━━━━━ Data block

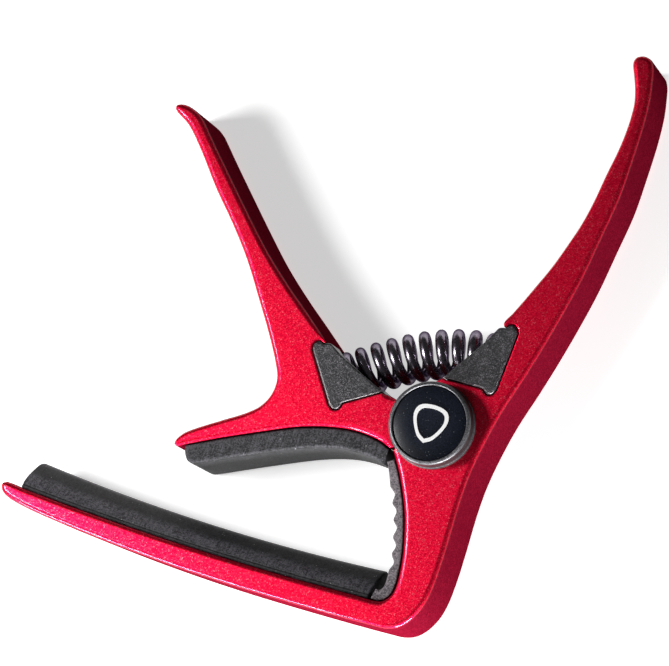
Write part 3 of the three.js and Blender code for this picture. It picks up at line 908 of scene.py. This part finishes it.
def spring_path():
    """The wire's centre: closed turns at both ends and open ones between, round the bent line."""
    points, lengths = spring_centreline()

    def on_line(reach):
        return np.array([np.interp(reach, lengths, points[:, k]) for k in (0, 1)])

    used = lengths[-1] - 2 * WIRE_RADIUS
    open_pitch = (used - 2 * CLOSED_TURNS * CLOSED_PITCH) / (TURNS - 2 * CLOSED_TURNS)
    nearby = 0.05
    path = []
    for turns in np.linspace(0, TURNS, int(TURNS * STEPS_PER_TURN) + 1):
        first = min(turns, CLOSED_TURNS)
        last = max(turns - (TURNS - CLOSED_TURNS), 0)
        reach = WIRE_RADIUS + (first + last) * CLOSED_PITCH + (turns - first - last) * open_pitch
        x, y = on_line(reach)
        ahead = on_line(reach + nearby) - on_line(reach - nearby)
        ahead /= np.linalg.norm(ahead)
        angle = 2 * math.pi * (turns - FIRST_CREST)
        outward = COIL_RADIUS * math.cos(angle)
        path.append(((x - ahead[1] * outward) * MM + PIVOT.x, (y + ahead[0] * outward) * MM + PIVOT.y,
                     MIDDLE + COIL_RADIUS * math.sin(angle) * MM))
    return path


def make_spring():
    piece = swept_wire("coil_spring", spring_path(), WIRE_RADIUS * MM, WIRE_SIDES)
    shade(piece, degrees=40)
    painted(piece, polished_steel("spring_steel"))
    start = AXIS + SPRING_LINE[0] * MM
    end = AXIS + SPRING_LINE[3] * MM
    past = BLEND_PAST * (end - start)
    start, end = start - past, end + past
    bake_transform(piece)
    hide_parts("spring")


def swept_wire(name, path, radius, sides):
    """A round wire along a path, with slightly rounded cut ends."""
    p = np.array(path)
    tangents = np.gradient(p, axis=0)
    tangents /= np.linalg.norm(tangents, axis=1)[:, None]
    side = np.cross(tangents[0], (0, 0, 1.0))
    side /= np.linalg.norm(side)
    edge = WIRE_END_ROUND * radius
    end_share = 1 - WIRE_END_ROUND
    rings = [(0, -edge, end_share)] + [(i, 0, 1) for i in range(len(p))] + [(len(p) - 1, edge, end_share)]
    vertices = []
    for i, push, share in rings:
        side = side - tangents[i] * side.dot(tangents[i])
        side /= np.linalg.norm(side)
        other = np.cross(tangents[i], side)
        centre = p[i] + tangents[i] * push
        for k in range(sides):
            angle = 2 * math.pi * k / sides
            vertices.append(centre + radius * share * (math.cos(angle) * side + math.sin(angle) * other))
    faces = end_faces(len(vertices), sides) + faces_between(len(rings), sides)
    return mesh_from(name, vertices, faces, same_place=1e-7)


# ---- cap -----------------------------------------------------------------------------

def make_cap_ring():
    """A shallow cup with a step round its foot, a rounded crest and a bevel inside it."""
    low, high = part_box("cap_ring")
    foot = FRONT + CAP_LIFT
    crest = high.z
    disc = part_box("cap_disc")[0].z
    floor_top = disc - CAP_FLOOR_TOP
    floor_bottom = disc - CAP_FLOOR_BOTTOM
    profile = [
        (0, low.z), (CAP_PLUG, low.z), (CAP_PLUG, floor_bottom), (CAP_INSIDE, floor_bottom),
        (CAP_INSIDE, foot), (CAP_FOOT, foot), (CAP_STEP, foot + 0.08 * MM),
        (CAP_STEP, foot + 0.42 * MM), (CAP_STEP - 0.05 * MM, foot + 0.52 * MM),
        (CAP_STEP - 0.15 * MM, foot + 0.58 * MM), (CAP_SIDE + 0.01 * MM, foot + 0.66 * MM),
        (CAP_SIDE, crest - CAP_ROUND - 0.2 * MM),
    ]
    for angle in np.linspace(0, math.pi / 2, 8):
        profile.append((CAP_SIDE - CAP_ROUND * (1 - math.cos(angle)),
                        crest - CAP_ROUND * (1 - math.sin(angle))))
    profile += [
        (CAP_INSIDE + 0.06 * MM, crest - 0.05 * MM), (CAP_INSIDE, crest - 0.14 * MM),
        (CAP_INSIDE, floor_top), (0, floor_top),
    ]
    piece = turned("cap_ring_shell", profile)
    shade(piece, degrees=30)
    painted(piece, cap_metal("cap_ring_metal"))
    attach(piece, "body")
    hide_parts("cap_ring")


def make_cap_disc():
    """A flat disc with a fine bevel."""
    low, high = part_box("cap_disc")
    radius = high.x - PIVOT.x
    profile = [
        (0, low.z), (radius, low.z), (radius, high.z - 0.1 * MM),
        (radius - 0.04 * MM, high.z - 0.03 * MM), (radius - 0.12 * MM, high.z),
        (0.5 * radius, high.z), (0, high.z),
    ]
    piece = turned("cap_inlay", profile)
    shade(piece, degrees=30)
    painted(piece, cap_gloss("cap_disc_gloss"))
    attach(piece, "body")
    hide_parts("cap_disc")


# ---- carried-over CAD nodes ----------------------------------------------------------

def dress_nodes():
    steel = (0.5, 0.51, 0.53)
    bronze = (0.45, 0.26, 0.1)
    for node in ("pivot_screw", "pivot_nut", "back_washer", "front_washer"):
        plating = node.removeprefix("pivot_") + "_plating"
        painted(frame["nodes"][node], plain_metal(plating, steel))
    painted(frame["nodes"]["pivot_bush"], plain_metal("bush_bronze", bronze))
    painted(frame["nodes"]["cap_emblem"], emblem_print("cap_emblem_silver"))


make_camera()
make_floor()
make_lights()
make_body()
make_lever()
make_seat("left_spring_seat", "lever_spring_seat", "lever_seat_plastic",
          LEFT_SEAT, LEFT_SEAT_FACING, 1, "lever")
make_seat("right_spring_seat", "body_spring_seat", "body_seat_plastic",
          RIGHT_SEAT, RIGHT_SEAT_FACING, -1, "body")
make_spring()
make_string_pad()
make_neck_pad()
make_web_liner()
make_cap_ring()
make_cap_disc()
dress_nodes()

━━━━━━━━━━

Required task: Go through the material above line by line and copy it exactly.

Finished answer:
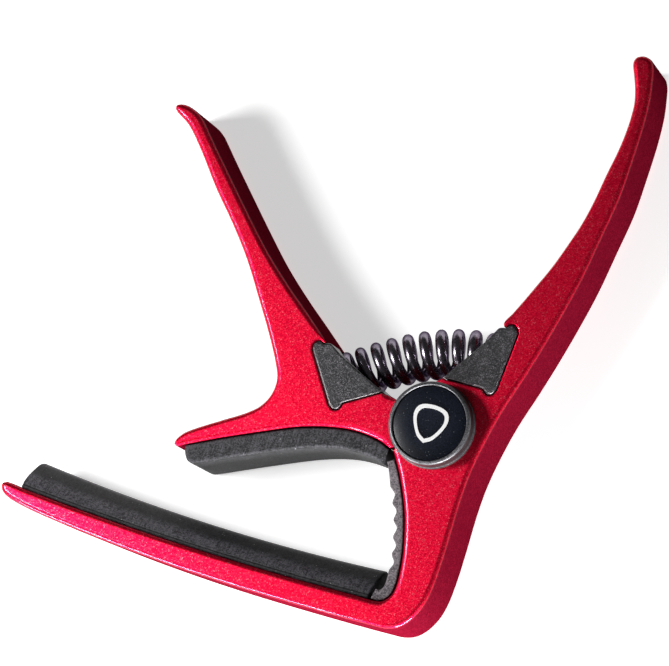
Write part 3 of the three.js and Blender code for this picture. It picks up at line 908 of scene.py. This part finishes it.
def spring_path():
    """The wire's centre: closed turns at both ends and open ones between, round the bent line."""
    points, lengths = spring_centreline()

    def on_line(reach):
        return np.array([np.interp(reach, lengths, points[:, k]) for k in (0, 1)])

    used = lengths[-1] - 2 * WIRE_RADIUS
    open_pitch = (used - 2 * CLOSED_TURNS * CLOSED_PITCH) / (TURNS - 2 * CLOSED_TURNS)
    nearby = 0.05
    path = []
    for turns in np.linspace(0, TURNS, int(TURNS * STEPS_PER_TURN) + 1):
        first = min(turns, CLOSED_TURNS)
        last = max(turns - (TURNS - CLOSED_TURNS), 0)
        reach = WIRE_RADIUS + (first + last) * CLOSED_PITCH + (turns - first - last) * open_pitch
        x, y = on_line(reach)
        ahead = on_line(reach + nearby) - on_line(reach - nearby)
        ahead /= np.linalg.norm(ahead)
        angle = 2 * math.pi * (turns - FIRST_CREST)
        outward = COIL_RADIUS * math.cos(angle)
        path.append(((x - ahead[1] * outward) * MM + PIVOT.x, (y + ahead[0] * outward) * MM + PIVOT.y,
                     MIDDLE + COIL_RADIUS * math.sin(angle) * MM))
    return path


def make_spring():
    piece = swept_wire("coil_spring", spring_path(), WIRE_RADIUS * MM, WIRE_SIDES)
    shade(piece, degrees=40)
    painted(piece, polished_steel("spring_steel"))
    start = AXIS + SPRING_LINE[0] * MM
    end = AXIS + SPRING_LINE[3] * MM
    past = BLEND_PAST * (end - start)
    start, end = start - past, end + past
    bake_transform(piece)
    hide_parts("spring")


def swept_wire(name, path, radius, sides):
    """A round wire along a path, with slightly rounded cut ends."""
    p = np.array(path)
    tangents = np.gradient(p, axis=0)
    tangents /= np.linalg.norm(tangents, axis=1)[:, None]
    side = np.cross(tangents[0], (0, 0, 1.0))
    side /= np.linalg.norm(side)
    edge = WIRE_END_ROUND * radius
    end_share = 1 - WIRE_END_ROUND
    rings = [(0, -edge, end_share)] + [(i, 0, 1) for i in range(len(p))] + [(len(p) - 1, edge, end_share)]
    vertices = []
    for i, push, share in rings:
        side = side - tangents[i] * side.dot(tangents[i])
        side /= np.linalg.norm(side)
        other = np.cross(tangents[i], side)
        centre = p[i] + tangents[i] * push
        for k in range(sides):
            angle = 2 * math.pi * k / sides
            vertices.append(centre + radius * share * (math.cos(angle) * side + math.sin(angle) * other))
    faces = end_faces(len(vertices), sides) + faces_between(len(rings), sides)
    return mesh_from(name, vertices, faces, same_place=1e-7)


# ---- cap -----------------------------------------------------------------------------

def make_cap_ring():
    """A shallow cup with a step round its foot, a rounded crest and a bevel inside it."""
    low, high = part_box("cap_ring")
    foot = FRONT + CAP_LIFT
    crest = high.z
    disc = part_box("cap_disc")[0].z
    floor_top = disc - CAP_FLOOR_TOP
    floor_bottom = disc - CAP_FLOOR_BOTTOM
    profile = [
        (0, low.z), (CAP_PLUG, low.z), (CAP_PLUG, floor_bottom), (CAP_INSIDE, floor_bottom),
        (CAP_INSIDE, foot), (CAP_FOOT, foot), (CAP_STEP, foot + 0.08 * MM),
        (CAP_STEP, foot + 0.42 * MM), (CAP_STEP - 0.05 * MM, foot + 0.52 * MM),
        (CAP_STEP - 0.15 * MM, foot + 0.58 * MM), (CAP_SIDE + 0.01 * MM, foot + 0.66 * MM),
        (CAP_SIDE, crest - CAP_ROUND - 0.2 * MM),
    ]
    for angle in np.linspace(0, math.pi / 2, 8):
        profile.append((CAP_SIDE - CAP_ROUND * (1 - math.cos(angle)),
                        crest - CAP_ROUND * (1 - math.sin(angle))))
    profile += [
        (CAP_INSIDE + 0.06 * MM, crest - 0.05 * MM), (CAP_INSIDE, crest - 0.14 * MM),
        (CAP_INSIDE, floor_top), (0, floor_top),
    ]
    piece = turned("cap_ring_shell", profile)
    shade(piece, degrees=30)
    painted(piece, cap_metal("cap_ring_metal"))
    attach(piece, "body")
    hide_parts("cap_ring")


def make_cap_disc():
    """A flat disc with a fine bevel."""
    low, high = part_box("cap_disc")
    radius = high.x - PIVOT.x
    profile = [
        (0, low.z), (radius, low.z), (radius, high.z - 0.1 * MM),
        (radius - 0.04 * MM, high.z - 0.03 * MM), (radius - 0.12 * MM, high.z),
        (0.5 * radius, high.z), (0, high.z),
    ]
    piece = turned("cap_inlay", profile)
    shade(piece, degrees=30)
    painted(piece, cap_gloss("cap_disc_gloss"))
    attach(piece, "body")
    hide_parts("cap_disc")


# ---- carried-over CAD nodes ----------------------------------------------------------

def dress_nodes():
    steel = (0.5, 0.51, 0.53)
    bronze = (0.45, 0.26, 0.1)
    for node in ("pivot_screw", "pivot_nut", "back_washer", "front_washer"):
        plating = node.removeprefix("pivot_") + "_plating"
        painted(frame["nodes"][node], plain_metal(plating, steel))
    painted(frame["nodes"]["pivot_bush"], plain_metal("bush_bronze", bronze))
    painted(frame["nodes"]["cap_emblem"], emblem_print("cap_emblem_silver"))


make_camera()
make_floor()
make_lights()
make_body()
make_lever()
make_seat("left_spring_seat", "lever_spring_seat", "lever_seat_plastic",
          LEFT_SEAT, LEFT_SEAT_FACING, 1, "lever")
make_seat("right_spring_seat", "body_spring_seat", "body_seat_plastic",
          RIGHT_SEAT, RIGHT_SEAT_FACING, -1, "body")
make_spring()
make_string_pad()
make_neck_pad()
make_web_liner()
make_cap_ring()
make_cap_disc()
dress_nodes()